Ukrainian Mom Gives Birth on The Sound of Bombs!

A Ukrainian mother has told how she was forced to give birth by candlelight at home with no doctors as bombs raged outside her besieged flat near Kyiv.

Anna Tymchenko, 21, was blocked from going to hospital by a Russian tank column while a gynaecologist trying to get to her was turned around by a patrol.

With all the electricity cut off, her husband Volodymyr asked two neighbours to help to deliver the baby in their dark, freezing cold apartment.

It comes as incredible photos show another new Ukrainian mother, named only as Aleina, giving birth to her first child in a hospital basement in Mykolaiv, southern Ukraine. The Black Sea town is under heavy bombardment. Of the 49 women who have given birth at its maternity hospital since the invasion begun, almost half have had to do so in the basement.

Photos show Aleina comforted by her husband with their newborn baby, Snizhana, in the makeshift labour ward on March 14.

Talking through her own ordeal, Anna said: ‘I never imagined that I would give birth in such conditions.

‘It was surreal. It was my first child and I didn’t know anything.’

Anna, her husband and brother had been hiding in the basement of their block of flats in Bucha, 30km northwest of Kyiv. The small town has seen some of the fiercest fighting with whole streets reduced to rubble by relentless shelling.

Bombs cut off their electricity and plunged their hiding place into darkness where they struggled to stay warm as temperatures plummeted. As her due date approached, Anna and Volodymyr tried to flee by car but were turned around after being warned that a column of Russian military vehicles was coming their way.

‘We then decided to stay in the apartment,’ Anna said. ‘I preferred to give birth at home and not in a dusty basement. I had difficulty breathing, my lungs hurt.’


Anna and Volodymyr realised their neighbours Viktoria Zabrodskaya and Irina Yazova were their only hope. They managed to contact a gynaecologist who agreed to come, but he never got there as a Russian patrol stopped him and broke his phone.

Though Irina has some medical experience, neither of them had ever delivered a baby and feared for the worst.

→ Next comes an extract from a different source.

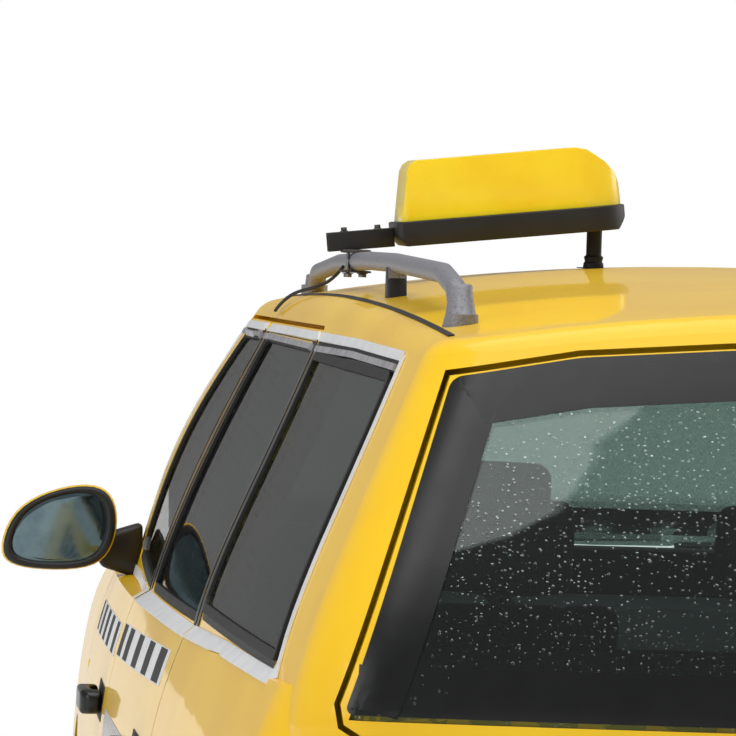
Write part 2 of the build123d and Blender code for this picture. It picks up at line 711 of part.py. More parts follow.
dash = joined(
    cut(common(dashboard.part, whole(cabin_void)), rod(WHEEL_CENTRE, WHEEL_CENTRE - steering_normal * (SHAFT_LENGTH + 1), SHAFT_R + RUN_FIT)),
    sleeve,
)

SEAT_WIDTH = 500
SEAT_PROFILE = [
    (-470, 340), (-480, 430), (-440, 470), (20, 452), (190, 1000), (250, 1010), (300, 985), (150, 420), (60, 330),
]
HEADREST = [(215, 1060), (225, 1195), (290, 1205), (320, 1180), (300, 1050)]
BENCH_HALF = 618
BENCH_PROFILE = [
    (440, 330), (430, 440), (470, 490), (900, 490), (1010, 990), (1060, 1000), (1110, 980), (1015, 481), (811, 481),
    (810, 330),
]
BENCH_HEADREST = [(1030, 1045), (1050, 1175), (1095, 1190), (1130, 1170), (1115, 1040)]


def slab(points, x0, x1, corner):
    """Cushion body: a side-view outline with rounded corners, from x0 to x1."""
    with BuildPart() as solid:
        with BuildSketch(Plane.YZ.offset(x0)) as outline:
            with BuildLine():
                Polyline(*points, close=True)
            make_face()
            fillet(outline.vertices(), corner)
        extrude(amount=x1 - x0)
    return solid.part


front_seat = joined(
    slab(SEAT_PROFILE, DRIVER_X - SEAT_WIDTH / 2, DRIVER_X + SEAT_WIDTH / 2, 20),
    slab(HEADREST, DRIVER_X - 130, DRIVER_X + 130, 12),
    block(DRIVER_X - 200, DRIVER_X + 200, -400, 40, FLOOR_Z, 350),
    rod((DRIVER_X - 60, 240, 960), (DRIVER_X - 60, 262, 1090), 7),
    rod((DRIVER_X + 60, 240, 960), (DRIVER_X + 60, 262, 1090), 7),
)
bench_half = joined(
    slab(BENCH_PROFILE, 0, BENCH_HALF, 10),
    block(0, 560, 480, HEEL_Y - 10, FLOOR_Z, 350),
    slab(BENCH_HEADREST, 300, 490, 12),
    slab(BENCH_HEADREST, 0, 120, 12),
    rod((395, 1055, 950), (395, 1080, 1080), 7),
    rod((60, 1055, 950), (60, 1080, 1080), 7),
)

# Roof rails, sign and its cable
RAIL_R = 13
RAIL_PATH = [
    (559, -230, 1414), (558, -168, 1455), (552, 160, 1473), (548, 620, 1482), (546, 1002, 1484), (541, 1602, 1479),
    (539, 1742, 1463), (536, 1802, 1408),
]


def tube(points, radius):
    """Round bar through straight runs with rounded corners where they meet."""
    with BuildPart() as solid:
        with BuildLine() as path:
            FilletPolyline(*points, radius=36)
        with BuildSketch(Plane(origin=path.line @ 0, z_dir=path.line % 0)):
            Circle(radius)
        sweep()
    return solid.part


def roof_z(x, y):
    return ROOF_TOP_Z - (y - ROOF_PEAK_Y) ** 2 / (2 * ROOF_LENGTH_R) - x ** 2 / (2 * ROOF_WIDTH_R)


rail = cut(
    joined(
        tube(RAIL_PATH, RAIL_R),
        *[
            along_z(x, y, 20, roof_z(x, y) - 8, roof_z(x, y) + 12)
            for x, y in ((559, -228), (536, 1800))
        ],
        block(534, 558, 985, 1020, roof_z(546, 1002) - 8, 1484),
    ),
    OUTER,
)

SIGN_Y = 416
SIGN_DEPTH = 150
SIGN_LEFT_X = 497
SIGN_RIGHT_X = 167
SIGN_LEFT_Z = 1501
SIGN_RIGHT_Z = 1538
SIGN_BASE = 35
DOME_HEIGHT = 87
sign_width = hypot(SIGN_LEFT_X - SIGN_RIGHT_X, SIGN_RIGHT_Z - SIGN_LEFT_Z)
sign_plane = Plane(
    origin=(SIGN_LEFT_X, SIGN_Y, SIGN_LEFT_Z),
    x_dir=(SIGN_RIGHT_X - SIGN_LEFT_X, 0, SIGN_RIGHT_Z - SIGN_LEFT_Z),
    z_dir=(0, -1, 0),
)
sign_level = Plane(
    origin=(SIGN_LEFT_X, SIGN_Y, SIGN_LEFT_Z),
    x_dir=(SIGN_RIGHT_X - SIGN_LEFT_X, 0, SIGN_RIGHT_Z - SIGN_LEFT_Z),
    z_dir=(SIGN_RIGHT_Z - SIGN_LEFT_Z, 0, SIGN_LEFT_X - SIGN_RIGHT_X),
)
SIGN_CORNER = 12
SIGN_NOSE = 66
DOME_INSET = 6


def sign_prism(points, depth):
    """Prism along the car over an outline in the sign's own plane, (from its left end, above its underside)."""
    with BuildPart() as solid:
        with BuildSketch(sign_plane.offset(-depth / 2)):
            with BuildLine():
                Polyline(*[(across, -above) for across, above in points], close=True)
            make_face()
        extrude(amount=depth)
    return solid.part


def nose_prism(start, end, depth):
    """Upright prism over the sign's plan: small corners at its left end and a round nose at its right."""
    with BuildPart() as solid:
        with BuildSketch(sign_level) as outline:
            with Locations(((start + end) / 2, 0)):
                Rectangle(end - start, depth)
            fillet(outline.vertices().sort_by(Axis.X)[:2], SIGN_CORNER)
            fillet(outline.vertices().sort_by(Axis.X)[-2:], SIGN_NOSE)
        extrude(amount=SIGN_BASE + 2 * DOME_HEIGHT)
    return solid.part


sign_base = common(
    sign_prism(
        [(12, 0), (0, 16), (0, SIGN_BASE), (sign_width, SIGN_BASE), (sign_width, 18), (sign_width - 14, 0)], SIGN_DEPTH
    ),
    nose_prism(0, sign_width, SIGN_DEPTH),
)
sign_dome = common(
    sign_prism(
        [
            (7, SIGN_BASE), (20, SIGN_BASE + 70), (34, SIGN_BASE + DOME_HEIGHT), (266, SIGN_BASE + DOME_HEIGHT),
            (304, SIGN_BASE + 65), (322, SIGN_BASE + 38), (sign_width - 5, SIGN_BASE),
        ],
        SIGN_DEPTH - 2 * DOME_INSET,
    ),
    nose_prism(DOME_INSET, sign_width - 4, SIGN_DEPTH - 2 * DOME_INSET),
)
BAR = 27
CLAMP_X = 552
with BuildPart() as sign_bracket:
    with BuildSketch(sign_plane.offset(-BAR / 2)):
        with Locations((-47.5, -14)):
            Rectangle(95, BAR)
    extrude(amount=BAR)
    add(block(CLAMP_X - 22, CLAMP_X + 22, SIGN_Y - 26, SIGN_Y + 26, 1466, 1500))
POST_X = 211
POST_R = 11
with BuildPart() as sign_post:
    add(along_z(POST_X, SIGN_Y, POST_R, roof_z(POST_X, SIGN_Y) - 6, SIGN_RIGHT_Z - 2))
    add(along_z(POST_X, SIGN_Y, POST_R + 4, roof_z(POST_X, SIGN_Y) - 6, roof_z(POST_X, SIGN_Y) + 12))
bracket = cut(joined(sign_bracket.part, sign_post.part), OUTER, sign_base, rail)

# Cable from the sign's clamp to the top of the rear door frame, lying over the roof's edge
CABLE_R = 2.5
CABLE_PATH = [(567, 388, 1470), (578, 350, 1450), (600, 280, 1437), (622, 210, 1429), (638, 150, 1411), (642, 112, 1400)]
with BuildPart() as sign_cable:
    with BuildLine() as cable_line:
        Spline(*CABLE_PATH)
    with BuildSketch(Plane(origin=cable_line.line @ 0, z_dir=cable_line.line % 0)):
        Circle(CABLE_R)
    sweep()

# Door mirrors, exhaust, wipers
# Mirror rim seen from behind, (x, z), and how it shrinks towards its front, (y, share of the rim's size)
MIRROR_RIM = [
    (1005, 990), (986, 1052), (930, 1084), (868, 1097), (832, 1084), (821, 1040), (831, 990), (862, 963), (940, 960),
    (990, 967),
]
MIRROR_MIDDLE = (915, 1028)
MIRROR_SECTIONS = [(-775, 1.0), (-812, 0.97), (-850, 0.62)]
MIRROR_FOOT_Z = (962, 1012)
with BuildPart() as mirror_shell:
    for y, share in MIRROR_SECTIONS:
        with BuildSketch(Plane(origin=(MIRROR_MIDDLE[0], y, MIRROR_MIDDLE[1]), x_dir=(1, 0, 0), z_dir=(0, -1, 0))):
            with BuildLine():
                Spline(
                    *[((x - MIRROR_MIDDLE[0]) * share, (z - MIRROR_MIDDLE[1]) * share) for x, z in MIRROR_RIM],
                    periodic=True,
                )
            make_face()
    loft()
mirror_left = cut(joined(mirror_shell.part, block(740, 845, -845, -790, *MIRROR_FOOT_Z)), OUTER)
exhaust = joined(
    rod((-250, -1150, 156.7), (-250, 856, 156.7), 28),
    rod((-250, 856, 156.7), (-380, 1900, 235), 28),
    block(-560, -300, 1890, 2080, 200, 360),
    rod((-430, 2060, 215), (-430, 2130, 150), 24),
    rod((-430, 2130, 150), (-430, 2290, 150), 24),
)
wipers = cut(joined(
    rod((450, -1215, 972), (450, -1215, 1003), 10),
    rod((450, -1215, 1000), (-120, -1262, 1014), 6),
    rod((-150, -1240, 972), (-150, -1240, 1006), 10),
    rod((-150, -1240, 1002), (-620, -1165, 1016), 6),
), OUTER, mirrored(OUTER))


BODY_NODES = {
    "bonnet": whole(bonnet_half), "tailgate": whole(tail_half), "tailgate_glass": whole(tail_glass_half),
    "windscreen": whole(screen_half), "front_bumper": whole(front_bumper_half), "grille": whole(grille_half),
    "front_structure": whole(front_structure_half), "scuttle": whole(scuttle_half), "floor_pan": whole(floor_half),
    "roof_panel": whole(roof_half), "rear_bumper": whole(rear_bumper_half), "dashboard": dash,
    "steering_wheel": steering_wheel.part, "rear_bench": whole(bench_half), "front_axle": front_axle,
    "rear_axle": rear_axle, "engine_block": engine_block, "exhaust": exhaust, "sign_base": sign_base,
    "sign_dome": sign_dome, "sign_bracket": bracket, "sign_cable": sign_cable.part, "wipers": wipers,
}
PAIRS = {
    "front_door": front_door, "front_door_glass": front_door_glass, "rear_door": rear_door,
    "rear_door_glass": rear_door_glass, "quarter_glass": quarter_glass, "headlamp": headlamp,
    "front_wing": front_wing, "tail_lamp": tail_lamp, "side_frame": side_frame, "front_seat": front_seat,
    "roof_rail": rail, "mirror": mirror_left, "front_tyre": front_tyre, "front_rim": front_rim,
    "rear_tyre": rear_tyre, "rear_rim": rear_rim, "front_knuckle": knuckle,
}
for name, piece in BODY_NODES.items():
    save(piece, name)
for name, piece in PAIRS.items():
    save_pair(piece, name)
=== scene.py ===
# %% [markdown]
# The finishing of a taxi: an estate car with roof rails and a lit roof sign.
# The rigid shapes come from the CAD model and stay where they are. This script gives every part its finish,
# and adds what the CAD leaves plain: trim strips, seals, lamps' insides, tyres' tread, seats and stickers.

# %% Open the CAD model
import json
import math

import bpy
from mathutils import Matrix, Vector

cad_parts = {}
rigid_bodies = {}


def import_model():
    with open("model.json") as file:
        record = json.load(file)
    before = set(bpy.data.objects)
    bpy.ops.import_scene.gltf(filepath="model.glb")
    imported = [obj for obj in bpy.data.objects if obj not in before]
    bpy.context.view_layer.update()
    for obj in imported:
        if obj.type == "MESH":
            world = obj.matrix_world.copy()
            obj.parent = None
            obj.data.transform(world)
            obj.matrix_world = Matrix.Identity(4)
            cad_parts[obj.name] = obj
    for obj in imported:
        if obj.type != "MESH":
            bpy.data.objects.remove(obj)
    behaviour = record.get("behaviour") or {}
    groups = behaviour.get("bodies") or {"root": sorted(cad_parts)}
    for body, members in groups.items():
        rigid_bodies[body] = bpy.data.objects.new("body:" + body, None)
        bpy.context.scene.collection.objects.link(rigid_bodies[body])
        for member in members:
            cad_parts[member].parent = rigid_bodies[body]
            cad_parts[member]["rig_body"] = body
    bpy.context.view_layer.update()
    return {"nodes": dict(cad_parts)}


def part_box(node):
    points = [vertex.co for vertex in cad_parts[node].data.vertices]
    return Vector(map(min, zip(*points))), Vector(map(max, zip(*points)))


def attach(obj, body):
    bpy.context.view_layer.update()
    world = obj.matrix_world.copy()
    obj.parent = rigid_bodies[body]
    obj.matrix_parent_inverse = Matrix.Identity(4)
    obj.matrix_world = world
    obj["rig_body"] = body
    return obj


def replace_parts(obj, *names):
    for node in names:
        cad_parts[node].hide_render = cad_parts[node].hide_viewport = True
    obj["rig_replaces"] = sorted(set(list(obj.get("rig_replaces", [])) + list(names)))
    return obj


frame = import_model()

# %% [markdown]
# Colours are picked as they look on a screen, as hex codes, and a render works in linear light.
# So one function turns a code into linear numbers, and every finish goes through it.
# A second function adds one node with its settings and links, which keeps each finish short to read. A third
# lets one pattern drive colour, bump and shine together, as dirt and grain do on a real surface.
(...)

The women had only light from candles and freezing cold water from bottles as Anna went into labour on March 7 while her apartment shook from the impact of bombs nearby.

‘When the baby’s head came out, we got scared,’ Viktoria, 49, said. ‘She was blue and we didn’t know what to do.

‘Then Irina gently turned the baby’s head and she came out. She didn’t cry at first – we started hitting her, and then she cried and we all cheered.’ Volodymyr broke down in tears as Alisa was delivered on March 8 – International Women’s Day.

Two days later an evacuation corridor was agreed for Bucha and the family fled to Kyiv.

‘On the way we saw horrible scenes,’ Anna said. ‘I never thought that I would see such things in real life – only in movies. There were dead bodies lying on the road.’